Le premier secrétaire du PS, Jean-Christophe Cambadélis, a affirmé que rien n’était exclu mais a toutefois publié, mercredi 4 novembre dans "Le Monde", un plaidoyer pour enjoindre ses troupes à ne pas abdiquer. Selon lui, en se prononçant sur la question du front républicain à un mois du premier tour, le PS "indiquerait à la gauche que le vote utile contre le Front national est le vote à droite. Il induirait ainsi que l’avenir dans le pays se jouera entre la droite parfois extrême et l’extrême droite". "Nous nous battrons pour créer la surprise dès le premier tour, a-t-il poursuivi. Puis nous analyserons la situation."

"L’urgence absolue, effectivement, c’est de faire campagne en vue du premier tour, estime le politologue Thomas Guénolé, contacté par France 24. Car à quelques exceptions notables, les listes de candidats font campagne sans programme et sans propositions qui correspondent aux compétences des régions. Or il ne faut pas se tromper : la montée du FN est le symptôme du problème. Sa cause, c’est l’accumulation des échecs des partis politiques depuis de nombreuses années.
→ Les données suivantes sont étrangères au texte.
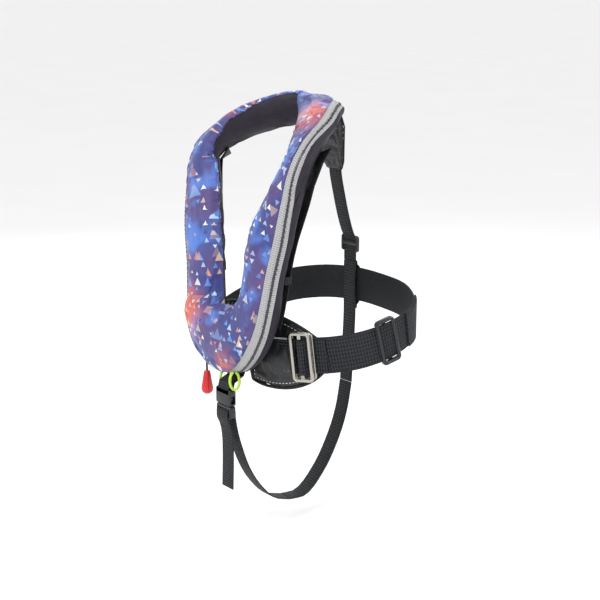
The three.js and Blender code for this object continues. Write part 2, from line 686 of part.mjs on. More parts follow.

Et réagir à la présence du FN au second tour par des unions de liste ou des désistements, c’est une réponse d’appareil partisan, un palliatif."

"On ne stoppera pas la dynamique électorale du FN à coup de 'fronts républicains'"

Une analyse que partage le député socialiste d’Indre-et-Loire, Laurent Baumel, dans une autre tribune publiée le même jour dans "Le Monde". "On ne stoppera pas la dynamique électorale du FN à coup de 'fronts républicains'", souligne-t-il, rappelant que "la cause massive" du vote FN "réside précisément dans cette indifférenciation perçue entre la gauche et la droite, que l’image même du 'front républicain' ne fera évidemment que conforter".

Faut-il comprendre, avec ces deux appels lancés de concert, que le PS a décidé de renoncer au front républicain ? Directement concerné, Christian Castaner, tête de liste du PS en Paca, semble effectivement ne pas vouloir en entendre parler. "La question ne se pose pas, a-t-il dit, jeudi 5 novembre. Pour faire une alliance, il faut être deux, et de toute façon Christian Estrosi, comme son mentor Nicolas Sarkozy, ont toujours rejeté tout front républicain et ont même contribué à l'élection d'élu du Front national."

"Il ne faut pas y voir une évolution dans l’attitude du PS, balaye toutefois Thomas Guénolé. C’est un cas isolé. Il faut bien comprendre qu’il s’agit d’un scrutin différent de celui de la présidentielle et qu’il y a donc des sièges en jeu pour la liste qui arrive troisième. En terme de trajectoire de carrière et d’ascension politique, être conseiller régional, ça représente quelque chose."

"C’est forcément plus difficile de prôner le front républicain alors que vous êtes en position éligible, ajoute le politologue. Mais au niveau des instances dirigeantes du PS, la question a déjà été soulevée lors des municipales et des départementales et la réponse est toujours la même : faire barrage au FN."

"Nous devons envisager le retrait complet de nos listes pour appeler à voter pour la droite"

Et ce ne sont pas les derniers sondages qui devraient inciter le PS à changer de doctrine. La liste PS-PRG de Christian Castaner obtiendrait ainsi 18 % des intentions de vote au premier tour en Paca, loin derrière la liste Front national de Marion Maréchal-Le Pen (34 %) et la liste d’union de la droite et du centre de Christian Estrosi (entre 30 % et 32 %). Des chiffres qui ont déjà provoqué des défections sur le terrain.

"Nous devons envisager le retrait complet de nos listes pour appeler à voter pour la droite", a ainsi affirmé à l’AFP la socialiste Sakina Es Snoussi, qui a décidé de se retirer de la liste PS dans le Vaucluse et qui dénonce le "flou" de ses camarades face au FN.

"Oui, je vais voter M. Estrosi", a également confirmé, jeudi 5 novembre, à Europe 1 Yves Vidal, élu maire de Grans, une petite commune de 4 000 habitants des Bouches-du-Rhône, sous l’étiquette du Parti radical de gauche. "Je ne dis pas que je le fais de gaieté de cœur, mais il y a un vrai combat à mener, qui doit dépasser les clivages, a-t-il dit. […] Donc il y a un vrai vote utile dès le premier tour".

"La décision sera nationale", avance pour sa part la tête de liste PS dans le Vaucluse, Catherine Lagrange. Or celle-ci semble déjà prise pour Manuel Valls. Sans parler explicitement de "front républicain", le Premier ministre a affirmé, mardi 27 octobre, qu’il était "hors de question de laisser le Front national gagner une région". "Tout doit donc être fait pour l’empêcher", a-t-il insisté.